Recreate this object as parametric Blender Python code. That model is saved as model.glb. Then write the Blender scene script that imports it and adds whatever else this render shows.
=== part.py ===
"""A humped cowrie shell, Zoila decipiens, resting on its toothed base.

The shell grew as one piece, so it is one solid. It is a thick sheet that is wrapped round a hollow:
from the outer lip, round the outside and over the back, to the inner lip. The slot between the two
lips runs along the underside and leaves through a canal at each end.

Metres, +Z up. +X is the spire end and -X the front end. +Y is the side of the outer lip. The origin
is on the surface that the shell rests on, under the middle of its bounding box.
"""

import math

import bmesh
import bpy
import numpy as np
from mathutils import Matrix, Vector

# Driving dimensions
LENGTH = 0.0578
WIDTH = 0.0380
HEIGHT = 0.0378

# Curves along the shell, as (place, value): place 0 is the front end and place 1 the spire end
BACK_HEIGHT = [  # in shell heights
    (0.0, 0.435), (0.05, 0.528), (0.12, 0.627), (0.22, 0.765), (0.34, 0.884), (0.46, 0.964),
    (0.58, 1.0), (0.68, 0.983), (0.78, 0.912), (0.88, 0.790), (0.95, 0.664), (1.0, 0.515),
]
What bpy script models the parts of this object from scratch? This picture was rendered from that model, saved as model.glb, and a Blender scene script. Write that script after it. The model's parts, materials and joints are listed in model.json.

•••

## Problem
Search the data above for the word "model", then gather each line in which it appears.

## The reply
Recreate this object as parametric Blender Python code. That model is saved as model.glb. Then write the Blender scene script that imports it and adds whatever else this render shows.
What bpy script models the parts of this object from scratch? This picture was rendered from that model, saved as model.glb, and a Blender scene script. Write that script after it. The model's parts, materials and joints are listed in model.json.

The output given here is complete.